◆ WHAT YOU NEED TO DO
Copy out exactly the lines from the start of the data to the line containing "from math import". Include both.

◆ PROVIDED DATA
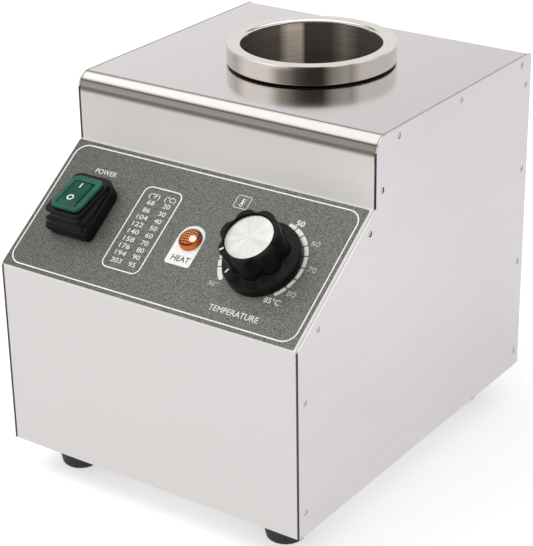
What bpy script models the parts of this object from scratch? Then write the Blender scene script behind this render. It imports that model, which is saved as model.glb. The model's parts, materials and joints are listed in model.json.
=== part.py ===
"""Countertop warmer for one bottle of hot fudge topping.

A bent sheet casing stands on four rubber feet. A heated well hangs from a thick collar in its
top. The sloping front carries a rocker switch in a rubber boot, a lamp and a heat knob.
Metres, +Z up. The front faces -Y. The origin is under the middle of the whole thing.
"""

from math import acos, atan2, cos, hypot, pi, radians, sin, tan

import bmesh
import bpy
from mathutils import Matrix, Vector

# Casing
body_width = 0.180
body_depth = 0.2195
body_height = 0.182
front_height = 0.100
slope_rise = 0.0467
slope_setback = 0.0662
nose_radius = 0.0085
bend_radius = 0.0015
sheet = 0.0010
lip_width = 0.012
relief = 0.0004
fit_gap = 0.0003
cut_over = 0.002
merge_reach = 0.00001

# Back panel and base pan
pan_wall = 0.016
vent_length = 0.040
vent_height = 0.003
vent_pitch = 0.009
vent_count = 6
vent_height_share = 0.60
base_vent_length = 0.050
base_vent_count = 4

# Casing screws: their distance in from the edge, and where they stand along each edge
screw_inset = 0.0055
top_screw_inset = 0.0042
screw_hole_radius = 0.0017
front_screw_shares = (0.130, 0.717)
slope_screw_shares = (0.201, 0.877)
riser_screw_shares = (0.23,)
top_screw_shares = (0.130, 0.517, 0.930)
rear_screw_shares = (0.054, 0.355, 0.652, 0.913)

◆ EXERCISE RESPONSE
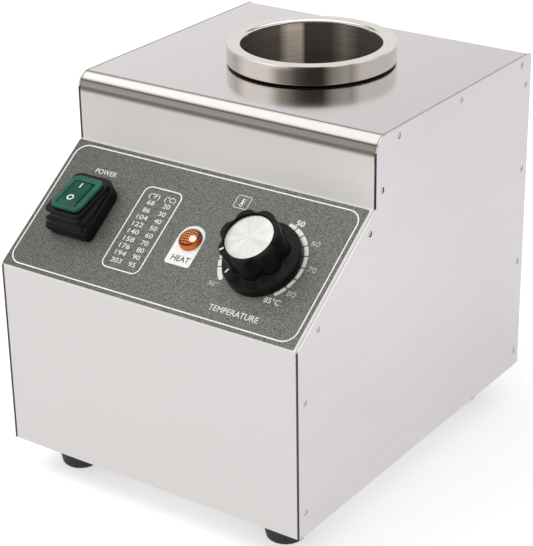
What bpy script models the parts of this object from scratch? Then write the Blender scene script behind this render. It imports that model, which is saved as model.glb. The model's parts, materials and joints are listed in model.json.
=== part.py ===
"""Countertop warmer for one bottle of hot fudge topping.

A bent sheet casing stands on four rubber feet. A heated well hangs from a thick collar in its
top. The sloping front carries a rocker switch in a rubber boot, a lamp and a heat knob.
Metres, +Z up. The front faces -Y. The origin is under the middle of the whole thing.
"""

from math import acos, atan2, cos, hypot, pi, radians, sin, tan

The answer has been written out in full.